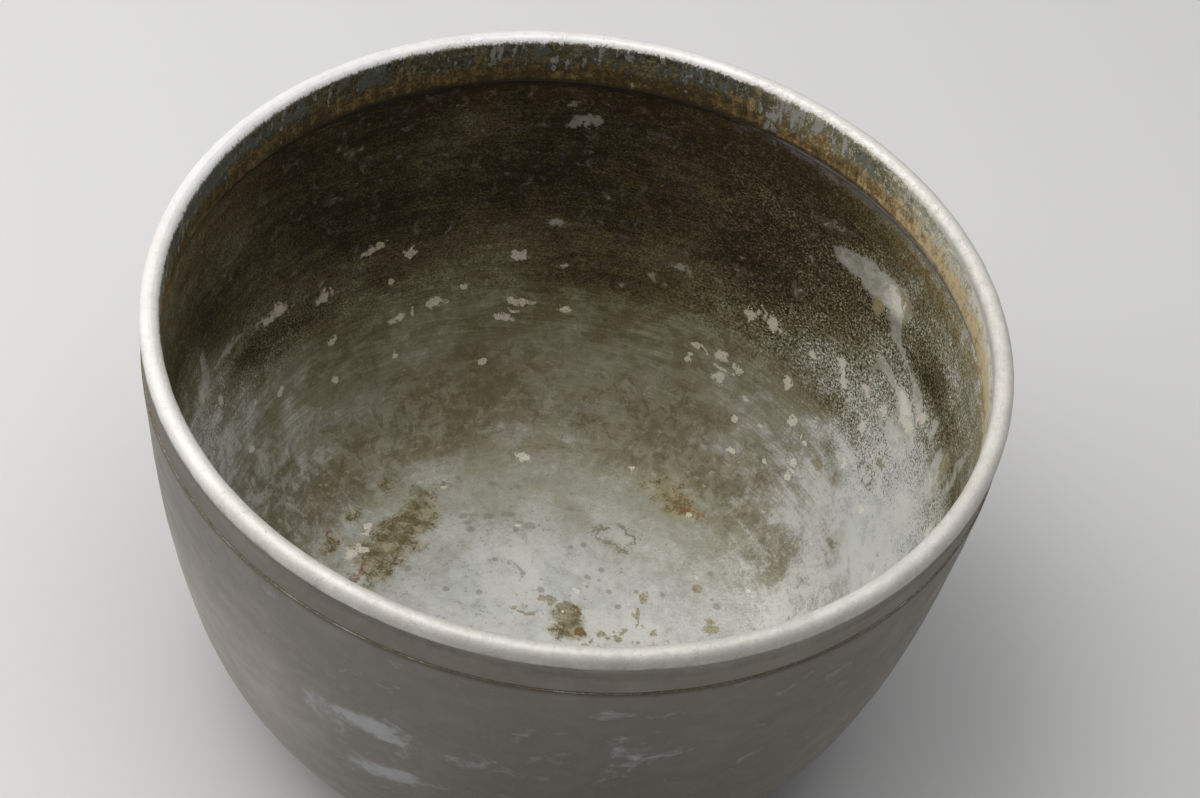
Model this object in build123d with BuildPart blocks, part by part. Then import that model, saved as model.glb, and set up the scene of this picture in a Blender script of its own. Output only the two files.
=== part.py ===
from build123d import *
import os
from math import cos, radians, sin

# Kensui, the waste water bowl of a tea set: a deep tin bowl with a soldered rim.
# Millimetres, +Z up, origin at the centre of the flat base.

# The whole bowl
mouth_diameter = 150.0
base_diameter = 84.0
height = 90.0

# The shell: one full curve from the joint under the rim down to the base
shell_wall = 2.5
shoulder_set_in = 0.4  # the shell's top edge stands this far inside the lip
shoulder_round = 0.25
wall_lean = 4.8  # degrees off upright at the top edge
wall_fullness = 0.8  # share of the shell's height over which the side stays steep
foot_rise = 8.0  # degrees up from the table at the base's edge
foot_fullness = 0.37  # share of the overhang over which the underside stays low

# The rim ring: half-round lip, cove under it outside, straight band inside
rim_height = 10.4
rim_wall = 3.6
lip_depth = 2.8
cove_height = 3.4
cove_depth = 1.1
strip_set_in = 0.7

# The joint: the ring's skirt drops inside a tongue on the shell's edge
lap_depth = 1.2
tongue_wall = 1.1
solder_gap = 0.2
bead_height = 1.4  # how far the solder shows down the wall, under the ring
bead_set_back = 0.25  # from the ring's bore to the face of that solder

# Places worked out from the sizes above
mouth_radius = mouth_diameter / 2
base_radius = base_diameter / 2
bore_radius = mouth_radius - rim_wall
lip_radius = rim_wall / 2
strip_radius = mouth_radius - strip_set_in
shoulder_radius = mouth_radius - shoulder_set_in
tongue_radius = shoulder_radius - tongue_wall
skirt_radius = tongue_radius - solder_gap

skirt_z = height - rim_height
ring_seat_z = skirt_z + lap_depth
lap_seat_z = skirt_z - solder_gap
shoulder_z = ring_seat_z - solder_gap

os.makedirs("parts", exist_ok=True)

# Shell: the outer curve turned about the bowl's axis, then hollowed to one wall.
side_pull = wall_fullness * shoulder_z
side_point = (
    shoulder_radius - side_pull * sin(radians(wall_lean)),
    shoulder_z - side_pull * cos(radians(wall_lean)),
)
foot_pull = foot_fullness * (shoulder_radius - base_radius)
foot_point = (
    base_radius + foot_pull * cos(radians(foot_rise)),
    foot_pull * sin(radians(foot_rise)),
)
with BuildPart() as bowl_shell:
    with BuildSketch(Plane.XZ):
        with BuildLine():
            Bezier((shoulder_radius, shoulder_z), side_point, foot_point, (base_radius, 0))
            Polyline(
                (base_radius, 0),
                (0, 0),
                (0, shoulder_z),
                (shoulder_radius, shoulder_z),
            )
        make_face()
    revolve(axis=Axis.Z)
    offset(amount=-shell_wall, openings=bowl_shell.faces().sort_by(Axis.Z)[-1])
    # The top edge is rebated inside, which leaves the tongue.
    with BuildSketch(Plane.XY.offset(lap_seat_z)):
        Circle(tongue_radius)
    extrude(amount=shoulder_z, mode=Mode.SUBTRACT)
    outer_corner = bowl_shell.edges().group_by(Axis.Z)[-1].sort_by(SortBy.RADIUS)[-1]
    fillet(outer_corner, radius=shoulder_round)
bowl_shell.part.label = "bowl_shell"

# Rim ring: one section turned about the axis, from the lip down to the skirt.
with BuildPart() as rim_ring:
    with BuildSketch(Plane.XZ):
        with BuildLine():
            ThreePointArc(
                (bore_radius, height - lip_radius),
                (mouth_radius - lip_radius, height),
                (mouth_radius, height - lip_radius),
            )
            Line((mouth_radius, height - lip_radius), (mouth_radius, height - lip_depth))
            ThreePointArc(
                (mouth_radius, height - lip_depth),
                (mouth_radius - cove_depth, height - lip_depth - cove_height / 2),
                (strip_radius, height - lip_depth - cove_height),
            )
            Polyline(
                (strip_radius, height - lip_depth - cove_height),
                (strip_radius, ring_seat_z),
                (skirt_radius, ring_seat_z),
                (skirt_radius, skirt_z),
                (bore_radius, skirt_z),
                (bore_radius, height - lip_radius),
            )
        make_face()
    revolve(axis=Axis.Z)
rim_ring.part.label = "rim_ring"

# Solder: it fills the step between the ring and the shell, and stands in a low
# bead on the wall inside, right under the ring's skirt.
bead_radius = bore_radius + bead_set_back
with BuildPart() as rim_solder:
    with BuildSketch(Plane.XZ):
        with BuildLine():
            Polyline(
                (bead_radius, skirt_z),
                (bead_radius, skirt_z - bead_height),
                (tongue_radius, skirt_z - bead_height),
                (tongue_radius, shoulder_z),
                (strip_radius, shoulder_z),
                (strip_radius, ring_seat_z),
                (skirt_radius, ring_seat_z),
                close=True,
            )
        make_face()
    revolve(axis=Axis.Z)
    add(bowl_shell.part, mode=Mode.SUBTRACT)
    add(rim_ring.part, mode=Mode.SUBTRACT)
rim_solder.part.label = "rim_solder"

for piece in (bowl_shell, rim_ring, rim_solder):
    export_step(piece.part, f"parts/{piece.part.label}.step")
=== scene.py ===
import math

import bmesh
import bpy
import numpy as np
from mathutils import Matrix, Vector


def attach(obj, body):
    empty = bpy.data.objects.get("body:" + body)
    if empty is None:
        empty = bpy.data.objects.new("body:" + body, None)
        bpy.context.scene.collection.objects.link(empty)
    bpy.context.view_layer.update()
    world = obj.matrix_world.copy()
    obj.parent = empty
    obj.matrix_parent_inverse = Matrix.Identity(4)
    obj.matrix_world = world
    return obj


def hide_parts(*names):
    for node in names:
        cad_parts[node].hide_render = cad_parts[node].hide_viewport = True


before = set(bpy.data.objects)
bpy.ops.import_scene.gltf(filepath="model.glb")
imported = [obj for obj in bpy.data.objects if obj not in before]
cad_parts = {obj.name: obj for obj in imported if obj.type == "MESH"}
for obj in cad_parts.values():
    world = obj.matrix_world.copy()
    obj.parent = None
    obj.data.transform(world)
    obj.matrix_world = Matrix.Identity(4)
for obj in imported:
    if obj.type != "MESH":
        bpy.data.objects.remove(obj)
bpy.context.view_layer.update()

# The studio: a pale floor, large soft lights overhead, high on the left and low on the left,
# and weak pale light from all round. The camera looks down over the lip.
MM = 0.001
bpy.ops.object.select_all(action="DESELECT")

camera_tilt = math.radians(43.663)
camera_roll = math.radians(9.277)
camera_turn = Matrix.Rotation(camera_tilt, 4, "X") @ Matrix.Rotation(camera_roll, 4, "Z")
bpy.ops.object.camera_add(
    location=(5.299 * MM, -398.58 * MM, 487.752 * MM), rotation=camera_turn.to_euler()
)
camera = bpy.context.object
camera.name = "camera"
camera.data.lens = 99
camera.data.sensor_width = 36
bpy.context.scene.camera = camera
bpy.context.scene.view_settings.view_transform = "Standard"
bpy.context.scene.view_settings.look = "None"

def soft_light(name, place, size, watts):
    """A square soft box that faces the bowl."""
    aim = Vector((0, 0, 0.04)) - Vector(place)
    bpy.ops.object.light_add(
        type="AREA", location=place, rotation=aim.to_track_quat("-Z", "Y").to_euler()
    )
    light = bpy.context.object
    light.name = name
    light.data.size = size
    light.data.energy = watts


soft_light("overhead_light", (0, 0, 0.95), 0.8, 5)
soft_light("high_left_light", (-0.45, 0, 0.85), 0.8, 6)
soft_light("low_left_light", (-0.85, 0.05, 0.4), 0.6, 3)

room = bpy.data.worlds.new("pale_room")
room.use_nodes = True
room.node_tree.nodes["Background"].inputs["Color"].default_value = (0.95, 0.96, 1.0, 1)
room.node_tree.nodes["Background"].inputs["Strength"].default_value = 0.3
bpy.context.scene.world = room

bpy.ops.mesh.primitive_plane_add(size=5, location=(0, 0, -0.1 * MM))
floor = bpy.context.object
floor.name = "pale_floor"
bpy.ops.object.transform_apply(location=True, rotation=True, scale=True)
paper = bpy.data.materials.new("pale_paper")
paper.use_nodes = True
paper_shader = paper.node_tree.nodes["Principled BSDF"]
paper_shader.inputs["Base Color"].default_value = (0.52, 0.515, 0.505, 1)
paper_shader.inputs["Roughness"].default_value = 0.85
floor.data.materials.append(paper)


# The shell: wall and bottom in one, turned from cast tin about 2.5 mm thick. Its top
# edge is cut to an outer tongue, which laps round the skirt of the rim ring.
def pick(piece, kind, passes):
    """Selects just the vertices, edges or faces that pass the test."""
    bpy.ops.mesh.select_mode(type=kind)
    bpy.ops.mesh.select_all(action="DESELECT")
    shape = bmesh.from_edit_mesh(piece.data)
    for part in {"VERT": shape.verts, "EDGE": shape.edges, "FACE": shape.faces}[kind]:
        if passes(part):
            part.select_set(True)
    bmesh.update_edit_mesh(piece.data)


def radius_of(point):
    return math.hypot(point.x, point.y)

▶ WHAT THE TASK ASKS
Search the listing for the word "imported" and return each line that holds it.

▶ THE SOLUTION
imported = [obj for obj in bpy.data.objects if obj not in before]
cad_parts = {obj.name: obj for obj in imported if obj.type == "MESH"}
for obj in imported:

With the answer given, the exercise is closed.